Second question: effects of nullity

Completely independent from the first question, the ECJ had to answer a second question relating to Article 101(2) TFEU. In the event that the action for declaration of nullity was successful, the national court asked whether that would lead to the nullity of the full contract or only of those provisions that contravene Article 101 TFEU. Essentially, the ECJ found it is a matter of national law to determine the effect of the automatic nullity under Article 101(2) TFEU on other provisions of a contract. As a guidance for the national court, it held, however, that an “agreement as a whole is void only if those parts of the agreement are not severable from the agreement itself” (para 73). The national court needs to examine whether that is the case.

 

Conclusion and practical significance

The case is fully in line with existing case law. It does nevertheless provide some new insights on the binding value of NCAs decisions.
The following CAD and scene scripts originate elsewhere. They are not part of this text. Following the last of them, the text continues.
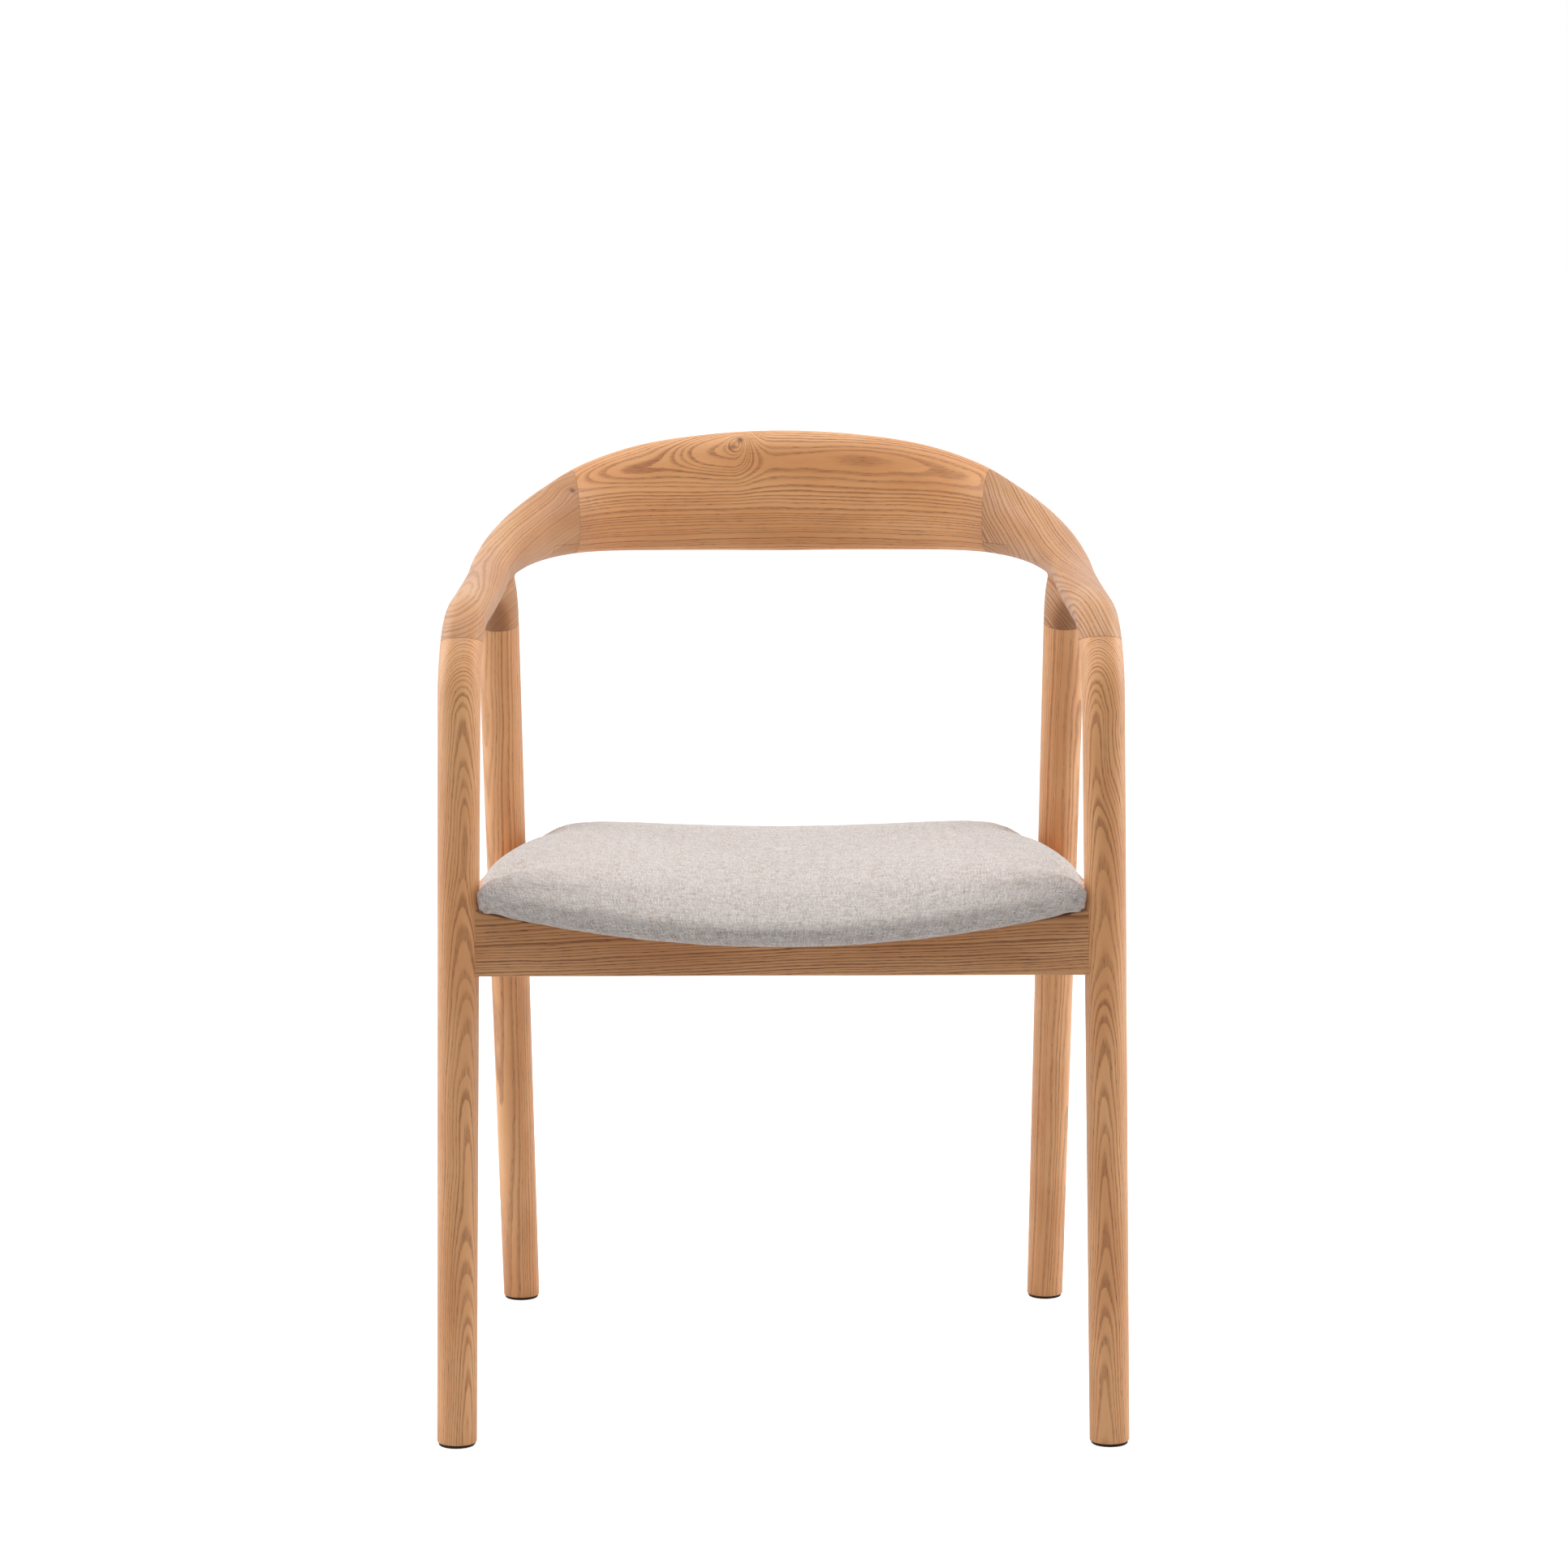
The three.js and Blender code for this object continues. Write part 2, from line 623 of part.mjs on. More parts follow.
// The dowels follow the curve of the crest, near the middle of its thickness
const backDowelAxis = new THREE.Vector3(Math.cos(BACK_DOWEL.yaw), -Math.sin(BACK_DOWEL.yaw), 0);
const acrossBackJoint = new THREE.Vector3(Math.sin(BACK_JOINT_YAW), Math.cos(BACK_JOINT_YAW), 0);
const backDowelMiddle = BACK_JOINT.clone().addScaledVector(acrossBackJoint, -BACK_DOWEL.inset);

function backDowel(row, extra) {
  const { radius, length, spacing } = BACK_DOWEL;
  const centre = above(backDowelMiddle, (row * spacing) / 2);
  const from = centre.clone().addScaledVector(backDowelAxis, -length / 2 - extra);
  const to = centre.clone().addScaledVector(backDowelAxis, length / 2 + extra);
  return rod(radius + extra, from, to);
}

function rearDowel(extra) {
  const { radius, length } = REAR_DOWEL;
  const from = REAR_TOP.clone().addScaledVector(rearAxis, -length / 2 - extra);
  const to = REAR_TOP.clone().addScaledVector(rearAxis, length / 2 + extra);
  return rod(radius + extra, from, to);
}

// Tenons of the rails, let into the legs
function crossTenon(legX, y, z, tilt, extra) {
  const inner = legX - RAIL_TENON.root;
  const outer = legX - RAIL_TENON.tip + extra;
  const size = [outer - inner, RAIL_TENON.thickness + 2 * extra, RAIL_TENON.height + 2 * extra];
  return block(size, new THREE.Vector3((inner + outer) / 2, y, z), new THREE.Euler(tilt, 0, 0));
}

function frontTenon(extra) {
  return crossTenon(frontLegX, 0, RAIL_TOP_Z - RAIL_HEIGHT / 2, 0, extra);
}

function rearTenon(extra) {
  return crossTenon(rearLegAtRail.x, rearLegAtRail.y, REAR_RAIL_MIDDLE_Z, rearRake, extra);
}

function withTenons(rail, tenon) {
  return rail.add(solid(tenon)).add(solid(mirrored(tenon)));
}

function sideTenon(extra) {
  const start = SIDE_TENON.frontTip - extra;
  const end = rearLegAtRail.y - SIDE_TENON.rearTip + extra;
  const size = [RAIL_TENON.thickness + 2 * extra, end - start, SIDE_TENON.height + 2 * extra];
  const middleY = (start + end) / 2;
  const middle = new THREE.Vector3(
    frontLegX - Math.tan(sideAngle) * middleY - SIDE_TENON.inset,
    middleY,
    sideRailTop - SIDE_RAIL_HEIGHT / 2 - SIDE_RAIL_FALL * middleY,
  );
  return block(size, middle, new THREE.Euler(-SIDE_RAIL_FALL, 0, sideAngle));
}

// Wooden frame
const crest = crestSolid();
const below = legJointNormal.clone().negate();
const rightHalf = halfSpace(new THREE.Vector3(), new THREE.Vector3(1, 0, 0), 0);
const frontLegBlank = crest.intersect(rightHalf).intersect(halfSpace(LEG_JOINT, below, GLUE_LINE));
const armBlank = crest
  .intersect(halfSpace(LEG_JOINT, legJointNormal, GLUE_LINE))
  .intersect(halfSpace(BACK_JOINT, backJointNormal, GLUE_LINE));
const legBack = halfSpace(BACK_JOINT, backJointNormal.clone().negate(), GLUE_LINE);
const mirrorJoint = new THREE.Vector3(-BACK_JOINT.x, BACK_JOINT.y, BACK_JOINT.z);
const mirrorNormal = new THREE.Vector3(backJointNormal.x, -backJointNormal.y, 0);
const backBlank = crest.intersect(legBack).intersect(halfSpace(mirrorJoint, mirrorNormal, GLUE_LINE));

const frontFoot = new THREE.Vector3(FRONT_FOOT_X, 0, FOOT_Z);
const holesForTenons = [solid(legTenon(GAP)), solid(frontTenon(GAP)), solid(sideTenon(GAP))];
const frontLeg = subtractAll(frontLegBlank, [...holesForTenons, nailHole(frontFoot)]);
addPair("front_leg", geometryOf(frontLeg), "ash");

const rearLegBlank = solid(loft(rearLegRings()));
const rearHoles = [solid(rearDowel(GAP)), solid(rearTenon(GAP)), solid(sideTenon(GAP)), nailHole(REAR_FOOT)];
addPair("rear_leg", geometryOf(subtractAll(rearLegBlank, rearHoles)), "ash");

// Arm, with its boss for the rear leg and a glued filler under its tall end
const boss = solid(loft(bossRings()));
const fillerMiddle = BACK_JOINT.clone().addScaledVector(backJointNormal, FILLER.length / 2 - FILLER.start);
const fillerZone = (extra) => {
  const size = [FILLER.length + 2 * extra, FILLER.depth, FILLER.height + 2 * extra];
  const centre = atHeight(fillerMiddle, FILLER.top - FILLER.height / 2);
  return solid(block(size, centre, new THREE.Euler(0, 0, -BACK_JOINT_YAW)));
};
const armHoles = [
  solid(legTenon(GAP)),
  solid(rearDowel(GAP)),
  solid(backDowel(1, GAP)),
  solid(backDowel(-1, GAP)),
];
addPair("arm", geometryOf(subtractAll(armBlank.add(boss), [...armHoles, fillerZone(GLUE_LINE)])), "ash");
addPair("arm_filler", geometryOf(armBlank.intersect(fillerZone(-GLUE_LINE))), "ash");

const mirroredDowels = [1, -1].map((row) => solid(mirrored(backDowel(row, GAP))));
const backHoles = [solid(backDowel(1, GAP)), solid(backDowel(-1, GAP)), ...mirroredDowels];
addPart("backrest", geometryOf(subtractAll(backBlank, backHoles)), "ash");

addPair("leg_tenon", legTenon(0), "ash");
addPair("rear_leg_dowel", rearDowel(0), "ash");
addPair("back_dowel_upper", backDowel(1, 0), "ash");
addPair("back_dowel_lower", backDowel(-1, 0), "ash");

// Rails, coped to the round legs, with tenons; corner blocks and fasteners
const frontCorner = makeCorner(false);
const rearCorner = makeCorner(true);
const frontLegRoom = crestSolid(GAP);
const rearLegRoom = solid(loft(rearLegRings(GAP)));
const leftRearLegRoom = solid(mirrored(loft(rearLegRings(GAP))));
const bothSides = (screw) => {
  const hole = geometryOf(screwHole(screw));
  return [solid(hole), solid(mirrored(hole))];
};

const frontRailBlank = crossRail({
  halfLength: frontLegX,
  bottom: RAIL_TOP_Z - RAIL_HEIGHT,
  endTop: RAIL_TOP_Z,
  middleTop: FRONT_RAIL_MIDDLE,
  middleY: RAIL_FRONT_Y + RAIL_THICKNESS / 2,
  tilt: 0,
});
const frontRail = withTenons(frontRailBlank.subtract(frontLegRoom), frontTenon(0));
addPart("front_rail", geometryOf(subtractAll(frontRail, bothSides(frontCorner.screws[0]))), "ash");

const rearRailShape = {
  halfLength: rearLegAtRail.x,
  bottom: REAR_RAIL_MIDDLE_Z - REAR_RAIL_HEIGHT / 2,
  endTop: REAR_RAIL_MIDDLE_Z + REAR_RAIL_HEIGHT / 2,
  middleTop: REAR_RAIL_MIDDLE,
  middleY: rearLegAtRail.y,
  tilt: rearRake,
};
const rearRailBlank = crossRail(rearRailShape);
const rearRailRoom = crossRail(rearRailShape, GAP);
const rearRail = withTenons(subtractAll(rearRailBlank, [rearLegRoom, leftRearLegRoom]), rearTenon(0));
addPart("rear_rail", geometryOf(subtractAll(rearRail, bothSides(rearCorner.screws[0]))), "ash");

const sideRailScrews = [frontCorner, rearCorner].map((corner) => screwHole(corner.screws[1]));
const sideRailBlank = subtractAll(sideRail(), [frontLegRoom, rearLegRoom, rearRailRoom]);
const sideRailBody = sideRailBlank.add(solid(sideTenon(0)));
addPair("side_rail", geometryOf(subtractAll(sideRailBody, sideRailScrews)), "ash");

const nutBases = [];
for (const [place, corner] of [["front", frontCorner], ["rear", rearCorner]]) {
  const [first, second] = corner.screws;
  const under = seatUnder(corner.bolt.x, corner.bolt.y);
  const nutBase = atHeight(corner.bolt, under + NUT_HEIGHT);
  const tip = under + NUT_HEIGHT + TEE_NUT.barrelHeight - 1;
  const holeTop = above(corner.bolt, BOLT_ROOM.above);
  const boltHole = solid(rod(BOLT.radius + GAP, above(corner.bolt, -BOLT_ROOM.below), holeTop, 12));
  const holes = [screwHole(first), screwHole(second), boltHole, rearRailRoom];
  addPair(`corner_block_${place}`, geometryOf(subtractAll(corner.body, holes)), "ash");
  addPair(`corner_screw_${place}_cross`, screwGeometry(first), "steel");
  addPair(`corner_screw_${place}_side`, screwGeometry(second), "steel");
  addPair(`seat_bolt_${place}`, boltGeometry(corner.bolt, tip), "steel");
  addPair(`tee_nut_${place}`, teeNutGeometry(nutBase), "steel");
  nutBases.push(nutBase);
}

// Seat
const pockets = nutBases.flatMap((base) => {
  const pocket = geometryOf(teeNutPocket(base));
  return [solid(pocket), solid(mirrored(pocket))];
});
addPart("seat_board", geometryOf(subtractAll(solid(boardGeometry()), pockets)), "plywood");
addPart("seat_foam", foamGeometry(), "foam");
addPart("seat_cover", coverGeometry(), "fabric");
const boltRooms = nutBases.flatMap((base) => {
  const radius = BOLT.radius + BOLT_ROOM.radius;
  const hole = rod(radius, above(base, -BOLT_ROOM.below), above(base, POCKET_ROOM), 12);
  return [solid(hole), solid(mirrored(hole))];
});
addPart("dust_cover", geometryOf(subtractAll(solid(linerGeometry()), boltRooms)), "liner");

// Feet
for (const [place, foot] of [["front", frontFoot], ["rear", REAR_FOOT]]) {
  addPair(`glide_${place}`, glideGeometry(foot), "glide");
  addPair(`glide_nail_${place}`, nailGeometry(foot), "steel");
}

// The origin is under the middle of the chair, on the floor
const extent = new THREE.Box3().setFromObject(chair);
chair.position.y = -(extent.min.y + extent.max.y) / 2;

export default chair;
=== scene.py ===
"""Looks for the ash armchair: smooth wooden pieces, an upholstered saddle seat, floor, light and camera.

Shapes are worked out in the part's own millimetres (x to the right, y behind the front legs, z up)
and placed in the row frame, in metres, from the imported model.
"""

import math

import bmesh
import bpy
import numpy as np
from mathutils import Matrix, Vector


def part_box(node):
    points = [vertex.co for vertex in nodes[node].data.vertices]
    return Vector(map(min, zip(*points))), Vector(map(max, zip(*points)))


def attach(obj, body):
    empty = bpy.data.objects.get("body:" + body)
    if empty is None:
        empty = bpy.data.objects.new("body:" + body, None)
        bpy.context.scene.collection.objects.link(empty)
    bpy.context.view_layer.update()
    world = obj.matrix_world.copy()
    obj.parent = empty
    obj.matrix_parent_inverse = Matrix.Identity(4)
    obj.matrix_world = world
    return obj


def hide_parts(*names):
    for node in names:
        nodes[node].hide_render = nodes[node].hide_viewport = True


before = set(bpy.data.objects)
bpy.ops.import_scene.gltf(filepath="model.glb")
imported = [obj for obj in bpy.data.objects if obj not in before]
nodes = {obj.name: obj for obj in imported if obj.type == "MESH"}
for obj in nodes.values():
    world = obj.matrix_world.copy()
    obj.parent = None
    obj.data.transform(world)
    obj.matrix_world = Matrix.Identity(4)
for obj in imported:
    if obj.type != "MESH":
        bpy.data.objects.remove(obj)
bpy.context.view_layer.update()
scene = bpy.context.scene

MM = 0.001


def box_middle(node):
    low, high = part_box(node)
    return (low + high) / 2


# The part's y is measured from the front legs' axis
FRONT_AXIS_Y = box_middle("glide_front_right").y / MM
FOOT_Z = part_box("front_leg_right")[0].z / MM
FRONT_FOOT_X = box_middle("glide_front_right").x / MM
REAR_GLIDE = box_middle("glide_rear_right") / MM
REAR_FOOT = np.array([REAR_GLIDE.x, REAR_GLIDE.y - FRONT_AXIS_Y, FOOT_Z])

# Crest: the bend over the front leg, then x, y, z, half thickness and half height of the sections
FRONT_FOOT_RADIUS = 16.3
BEND_X = 256.5
BEND_START_Z = 597
BEND_RADIUS = 73
BEND_TURNS = (0, 20, 40, 60, 78)
BAR_RADIUS = 17.1
ARM_TOE_IN = 0.052
CREST = [
    [250.6, 106, 674, 17.1, 17.1],
    [248.4, 160, 678, 17, 17],
    [246.6, 215, 682.5, 17, 17.4],
    [244.5, 262, 689.5, 16.8, 19],
    [236.5, 308, 699.5, 16.5, 21.8],
    [220, 352, 710.3, 16, 26],
    [197, 390, 719.5, 15.4, 31.5],
    [165, 422, 728.3, 14.8, 39.2],
    [118, 447, 735, 14.4, 46.8],
    [60, 463, 738.5, 14.1, 51.3],
    [0, 468, 739.5, 14, 53],
]
BACK_LEAN = 0.12
BACK_SQUARENESS = 0.6
FLAT_RATIO = 2.7
ROUND_SIDES = 96
STEPS_PER_SECTION = 10

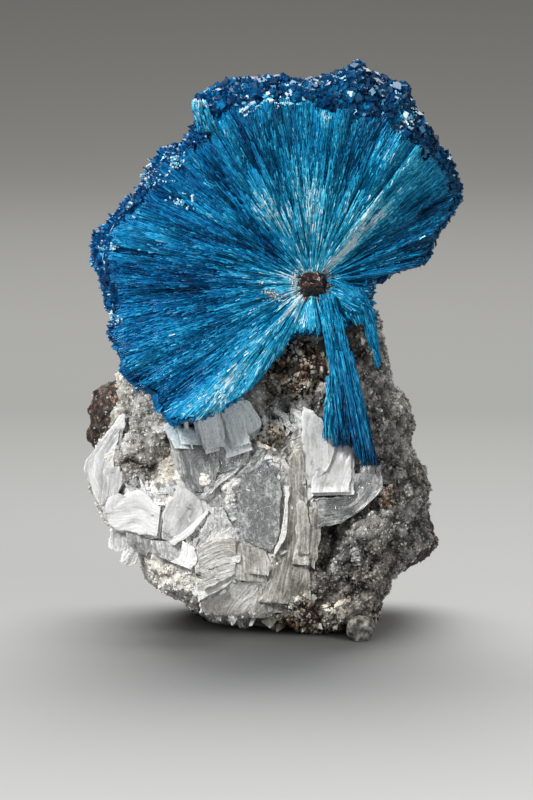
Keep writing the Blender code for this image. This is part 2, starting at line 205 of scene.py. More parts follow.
prismFaces = np.array([
    [0, 2, 1], [0, 1, 4], [1, 2, 5], [2, 0, 3], [0, 4, 3], [1, 5, 4], [2, 3, 5], [3, 4, 6], [4, 5, 6], [5, 3, 6],
])
block = (
    np.array([[x, y, z] for x in (-1, 1) for y in (-1, 1) for z in (-1, 1)], dtype=float),
    np.array([
        [0, 1, 3], [0, 3, 2], [4, 6, 7], [4, 7, 5], [0, 4, 5], [0, 5, 1],
        [2, 3, 7], [2, 7, 6], [0, 2, 6], [0, 6, 4], [1, 5, 7], [1, 7, 3],
    ]),
)
bead = (
    np.array([[1, 0, 0], [-1, 0, 0], [0, 1, 0], [0, -1, 0], [0, 0, 1], [0, 0, -1]], dtype=float),
    np.array([
        [0, 2, 4], [2, 1, 4], [1, 3, 4], [3, 0, 4], [2, 0, 5], [1, 2, 5], [3, 1, 5], [0, 3, 5],
    ]),
)


def crystals(starts, ends, widths, rolls, startShare=0.7):
    # three-sided prisms from start to end: a ring at the start, a wider one at the shoulder, and a point
    axis = ends - starts
    length = np.linalg.norm(axis, axis=1, keepdims=True)
    axis = axis / length
    helper = np.where(np.abs(axis[:, 2:]) < 0.9, [[0.0, 0.0, 1.0]], [[1.0, 0.0, 0.0]])
    side = unit(np.cross(axis, helper))
    other = np.cross(axis, side)
    turn = (rolls[:, None] + np.arange(3) * 2 * np.pi / 3)[..., None]
    ring = (side[:, None] * np.cos(turn) + other[:, None] * np.sin(turn)) * (widths / 2)[:, None, None]
    first = starts[:, None] + np.reshape(startShare, (-1, 1, 1)) * ring
    shoulder = ends - axis * np.minimum(0.8 * widths[:, None], 0.45 * length)
    return copies(np.concatenate([first, shoulder[:, None] + ring, ends[:, None]], axis=1), prismFaces)


def grains(shape, centres, sizes, rng):
    # small crystals: one shape squeezed differently along each axis, slanted, and turned at random
    count = len(centres)
    corners = shape[0][None] * rng.uniform(0.5, 1.0, (count, 1, 3)) * sizes[:, None, None] / 2
    corners[..., 0:1] += rng.uniform(-0.35, 0.35, (count, 1, 1)) * corners[..., 2:3]
    w, x, y, z = unit(rng.normal(size=(count, 4))).T
    turn = np.stack([
        stacked(1 - 2 * (y * y + z * z), 2 * (x * y - w * z), 2 * (x * z + w * y)),
        stacked(2 * (x * y + w * z), 1 - 2 * (x * x + z * z), 2 * (y * z - w * x)),
        stacked(2 * (x * z - w * y), 2 * (y * z + w * x), 1 - 2 * (x * x + y * y)),
    ], axis=1)
    return copies(np.einsum("nij,nkj->nki", turn, corners) + centres[:, None], shape[1])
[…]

Despite the denial of applicability in the present case, Article 9(1) of the damages Directive might well be relevant in many cases based on infringements pre-dating the Directive if only the NCAs decision had not become final before 27 Dec 2016 (i.e., the transposition deadline). That would lead to a significant advantage for claimants as the infringements would be irrefutably established whereas under Article 101 TFEU and the principle of effectiveness only the burden of proof shifts. In both cases, however, the determination of the material, personal, temporal and territorial scope of the infringement is of paramount importance. The factual assessments of whether concrete business practices by claimants were within the scope of the NCAs decision will often determine the outcome of the case.